#### [Direction]
Are you able to quote each entry exactly as written?

#### [Records for processing]
┏━━

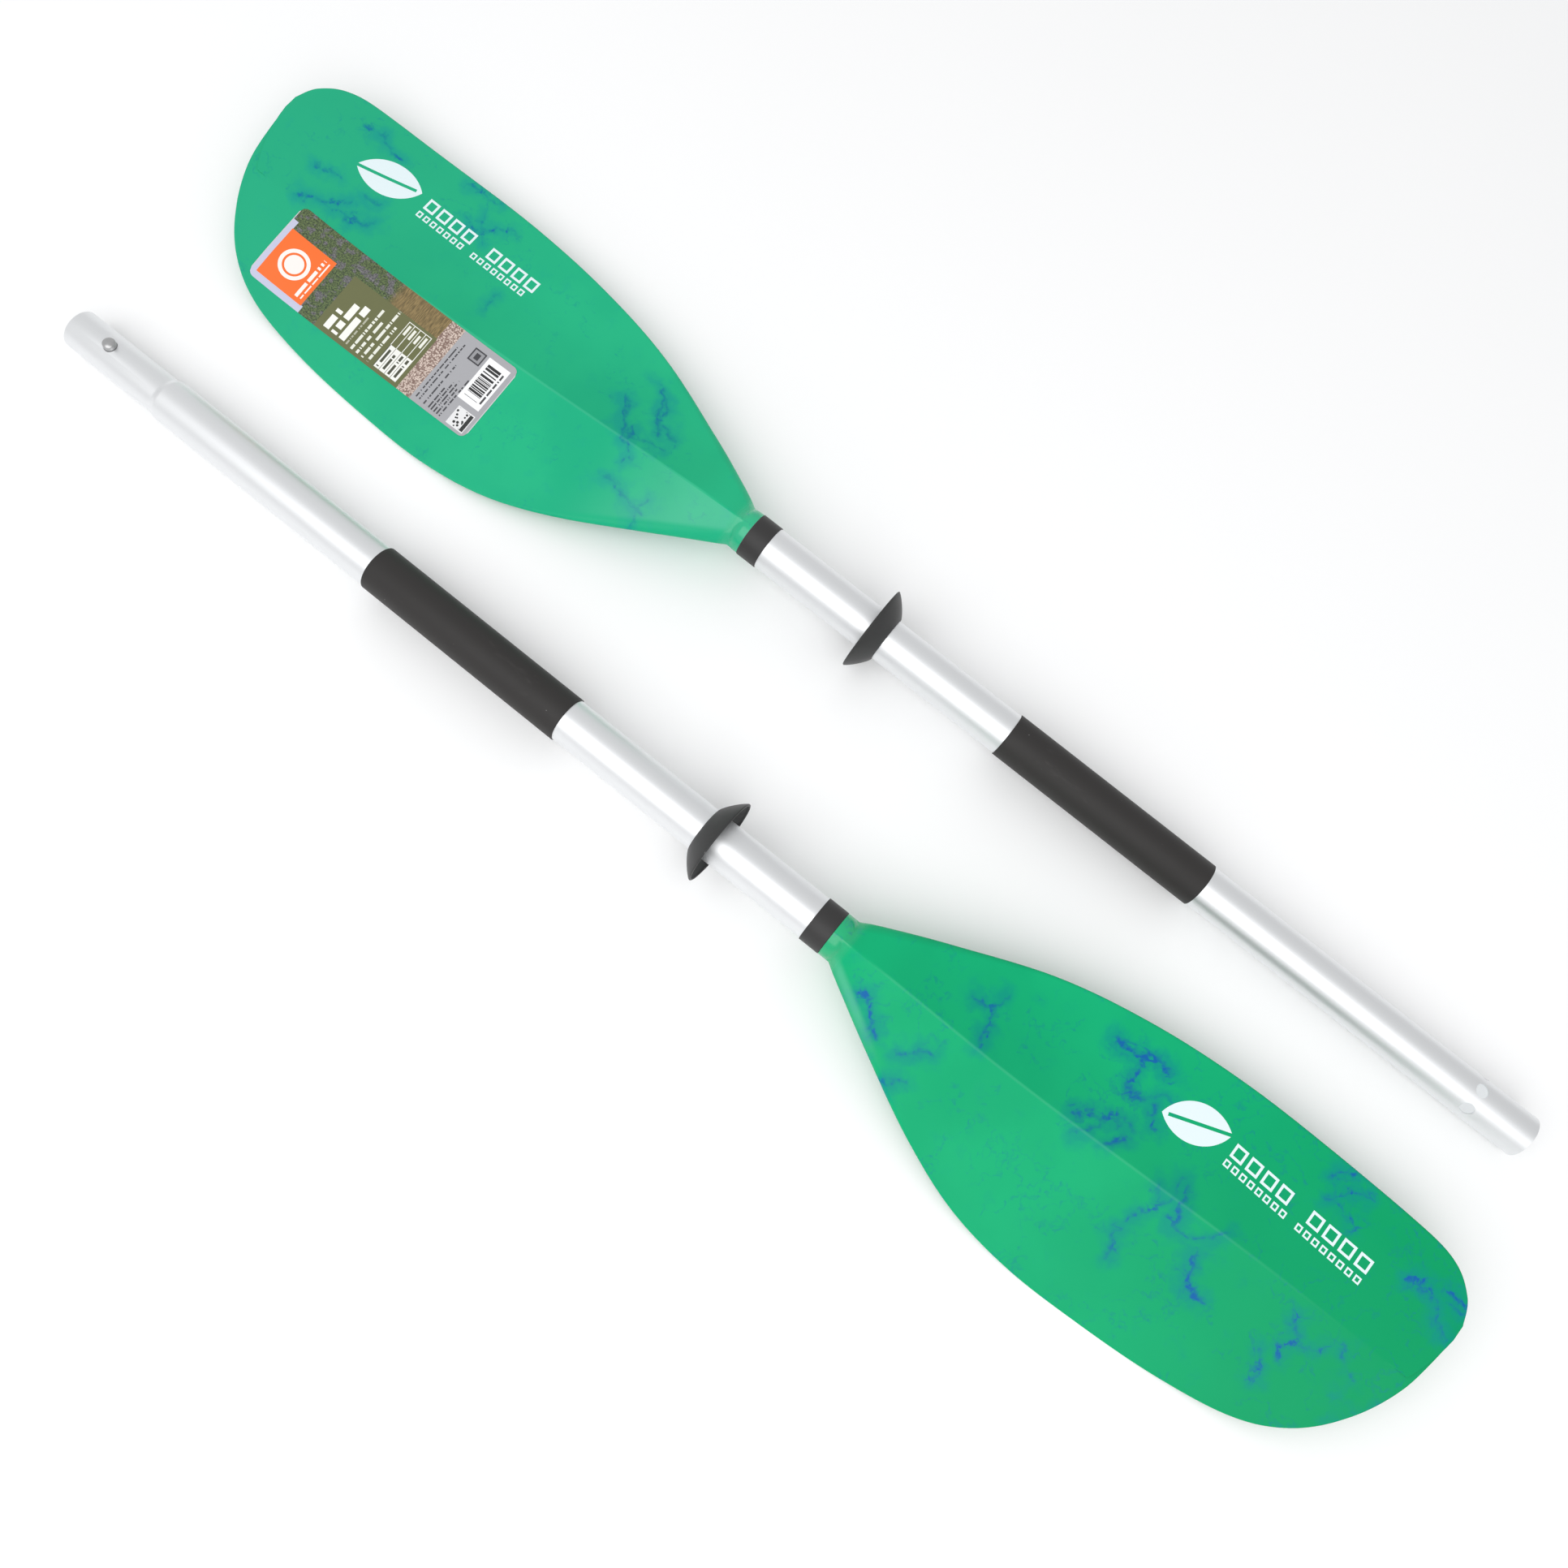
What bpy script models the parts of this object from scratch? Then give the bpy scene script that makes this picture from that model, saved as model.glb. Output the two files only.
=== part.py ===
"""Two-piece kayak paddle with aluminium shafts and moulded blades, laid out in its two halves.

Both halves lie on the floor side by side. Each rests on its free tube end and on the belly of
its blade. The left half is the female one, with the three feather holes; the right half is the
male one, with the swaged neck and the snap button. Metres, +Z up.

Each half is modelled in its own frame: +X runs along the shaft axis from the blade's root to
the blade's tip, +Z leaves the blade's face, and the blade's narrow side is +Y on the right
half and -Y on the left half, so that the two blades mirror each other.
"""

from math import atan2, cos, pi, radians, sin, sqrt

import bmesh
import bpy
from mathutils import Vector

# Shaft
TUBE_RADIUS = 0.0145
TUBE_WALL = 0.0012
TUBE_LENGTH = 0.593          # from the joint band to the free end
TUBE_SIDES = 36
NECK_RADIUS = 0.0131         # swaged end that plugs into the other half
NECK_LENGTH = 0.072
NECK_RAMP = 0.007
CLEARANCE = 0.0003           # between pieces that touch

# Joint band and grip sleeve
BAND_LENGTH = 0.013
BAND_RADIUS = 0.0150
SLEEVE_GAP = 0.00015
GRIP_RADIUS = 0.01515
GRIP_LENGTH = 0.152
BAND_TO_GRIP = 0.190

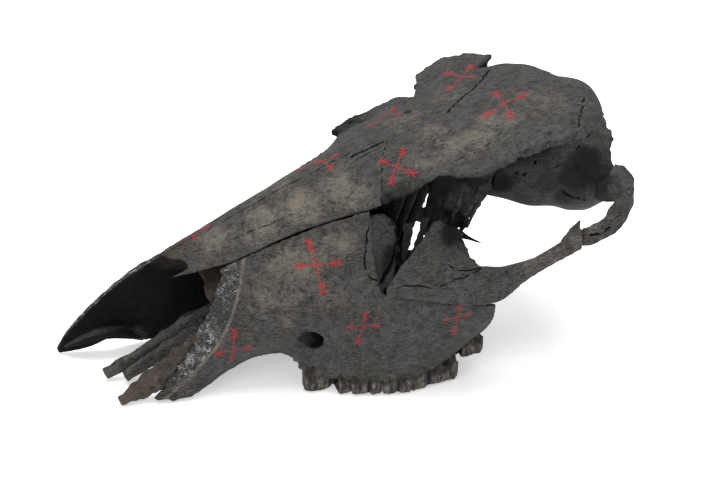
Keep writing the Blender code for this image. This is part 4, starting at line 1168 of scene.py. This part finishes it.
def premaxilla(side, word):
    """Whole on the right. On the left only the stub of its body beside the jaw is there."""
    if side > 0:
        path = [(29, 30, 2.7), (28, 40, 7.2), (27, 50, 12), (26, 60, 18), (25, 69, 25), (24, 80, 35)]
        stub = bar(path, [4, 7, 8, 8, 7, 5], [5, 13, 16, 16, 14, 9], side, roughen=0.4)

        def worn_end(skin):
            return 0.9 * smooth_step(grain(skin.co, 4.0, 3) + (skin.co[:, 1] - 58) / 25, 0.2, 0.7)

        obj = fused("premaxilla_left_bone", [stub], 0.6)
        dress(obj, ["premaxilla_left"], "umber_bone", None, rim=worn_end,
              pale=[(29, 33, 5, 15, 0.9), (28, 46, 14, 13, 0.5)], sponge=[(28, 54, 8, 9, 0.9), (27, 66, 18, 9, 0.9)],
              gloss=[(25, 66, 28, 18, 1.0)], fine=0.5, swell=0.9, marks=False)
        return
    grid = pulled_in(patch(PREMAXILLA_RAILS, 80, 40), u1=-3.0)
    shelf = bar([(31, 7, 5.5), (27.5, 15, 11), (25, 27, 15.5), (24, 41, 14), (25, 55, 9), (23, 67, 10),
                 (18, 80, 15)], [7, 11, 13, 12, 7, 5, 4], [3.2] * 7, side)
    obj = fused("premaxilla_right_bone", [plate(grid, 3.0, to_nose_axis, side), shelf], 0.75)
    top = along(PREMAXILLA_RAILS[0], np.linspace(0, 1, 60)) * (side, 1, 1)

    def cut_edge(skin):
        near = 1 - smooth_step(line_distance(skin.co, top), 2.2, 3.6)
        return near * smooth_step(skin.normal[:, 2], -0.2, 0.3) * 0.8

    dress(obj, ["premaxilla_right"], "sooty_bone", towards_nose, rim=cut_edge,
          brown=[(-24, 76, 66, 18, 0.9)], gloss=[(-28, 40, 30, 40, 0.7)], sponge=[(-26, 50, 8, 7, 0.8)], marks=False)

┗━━

#### [Full answer]
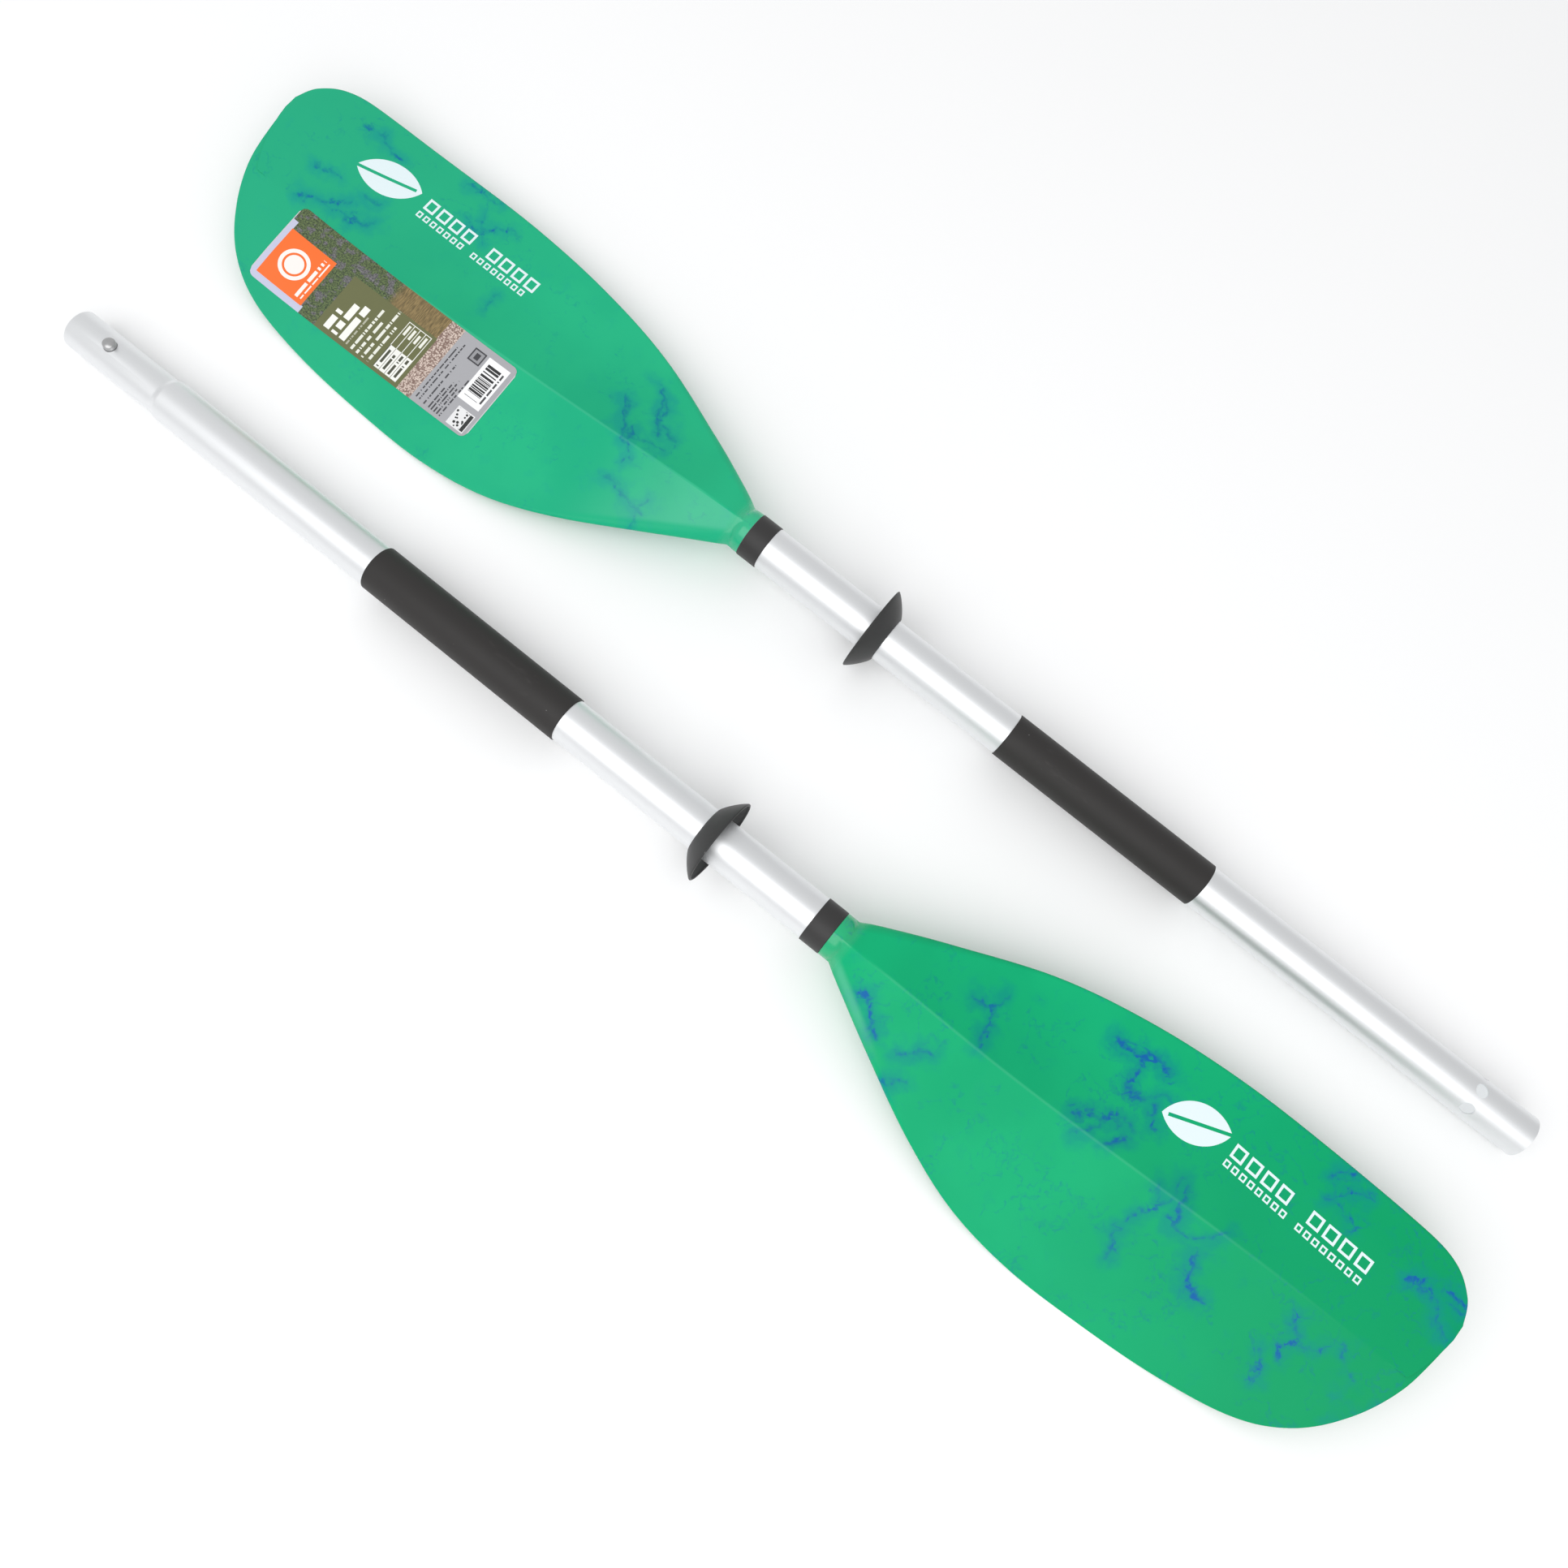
What bpy script models the parts of this object from scratch? Then give the bpy scene script that makes this picture from that model, saved as model.glb. Output the two files only.
=== part.py ===
"""Two-piece kayak paddle with aluminium shafts and moulded blades, laid out in its two halves.

Both halves lie on the floor side by side. Each rests on its free tube end and on the belly of
its blade. The left half is the female one, with the three feather holes; the right half is the
male one, with the swaged neck and the snap button. Metres, +Z up.

Each half is modelled in its own frame: +X runs along the shaft axis from the blade's root to
the blade's tip, +Z leaves the blade's face, and the blade's narrow side is +Y on the right
half and -Y on the left half, so that the two blades mirror each other.
"""

from math import atan2, cos, pi, radians, sin, sqrt

import bmesh
import bpy
from mathutils import Vector

# Shaft
TUBE_RADIUS = 0.0145
TUBE_WALL = 0.0012
TUBE_LENGTH = 0.593          # from the joint band to the free end
TUBE_SIDES = 36
NECK_RADIUS = 0.0131         # swaged end that plugs into the other half
NECK_LENGTH = 0.072
NECK_RAMP = 0.007
CLEARANCE = 0.0003           # between pieces that touch

# Joint band and grip sleeve
BAND_LENGTH = 0.013
BAND_RADIUS = 0.0150
SLEEVE_GAP = 0.00015
GRIP_RADIUS = 0.01515
GRIP_LENGTH = 0.152
BAND_TO_GRIP = 0.190

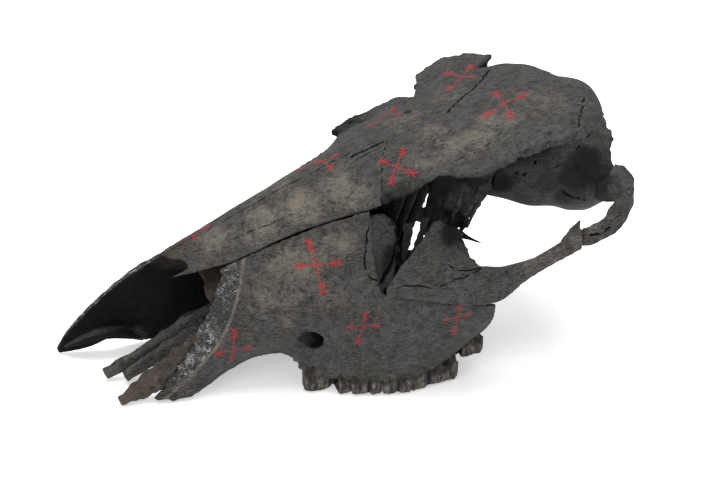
Keep writing the Blender code for this image. This is part 4, starting at line 1168 of scene.py. This part finishes it.
def premaxilla(side, word):
    """Whole on the right. On the left only the stub of its body beside the jaw is there."""
    if side > 0:
        path = [(29, 30, 2.7), (28, 40, 7.2), (27, 50, 12), (26, 60, 18), (25, 69, 25), (24, 80, 35)]
        stub = bar(path, [4, 7, 8, 8, 7, 5], [5, 13, 16, 16, 14, 9], side, roughen=0.4)

        def worn_end(skin):
            return 0.9 * smooth_step(grain(skin.co, 4.0, 3) + (skin.co[:, 1] - 58) / 25, 0.2, 0.7)

        obj = fused("premaxilla_left_bone", [stub], 0.6)
        dress(obj, ["premaxilla_left"], "umber_bone", None, rim=worn_end,
              pale=[(29, 33, 5, 15, 0.9), (28, 46, 14, 13, 0.5)], sponge=[(28, 54, 8, 9, 0.9), (27, 66, 18, 9, 0.9)],
              gloss=[(25, 66, 28, 18, 1.0)], fine=0.5, swell=0.9, marks=False)
        return
    grid = pulled_in(patch(PREMAXILLA_RAILS, 80, 40), u1=-3.0)
    shelf = bar([(31, 7, 5.5), (27.5, 15, 11), (25, 27, 15.5), (24, 41, 14), (25, 55, 9), (23, 67, 10),
                 (18, 80, 15)], [7, 11, 13, 12, 7, 5, 4], [3.2] * 7, side)
    obj = fused("premaxilla_right_bone", [plate(grid, 3.0, to_nose_axis, side), shelf], 0.75)
    top = along(PREMAXILLA_RAILS[0], np.linspace(0, 1, 60)) * (side, 1, 1)

    def cut_edge(skin):
        near = 1 - smooth_step(line_distance(skin.co, top), 2.2, 3.6)
        return near * smooth_step(skin.normal[:, 2], -0.2, 0.3) * 0.8

    dress(obj, ["premaxilla_right"], "sooty_bone", towards_nose, rim=cut_edge,
          brown=[(-24, 76, 66, 18, 0.9)], gloss=[(-28, 40, 30, 40, 0.7)], sponge=[(-26, 50, 8, 7, 0.8)], marks=False)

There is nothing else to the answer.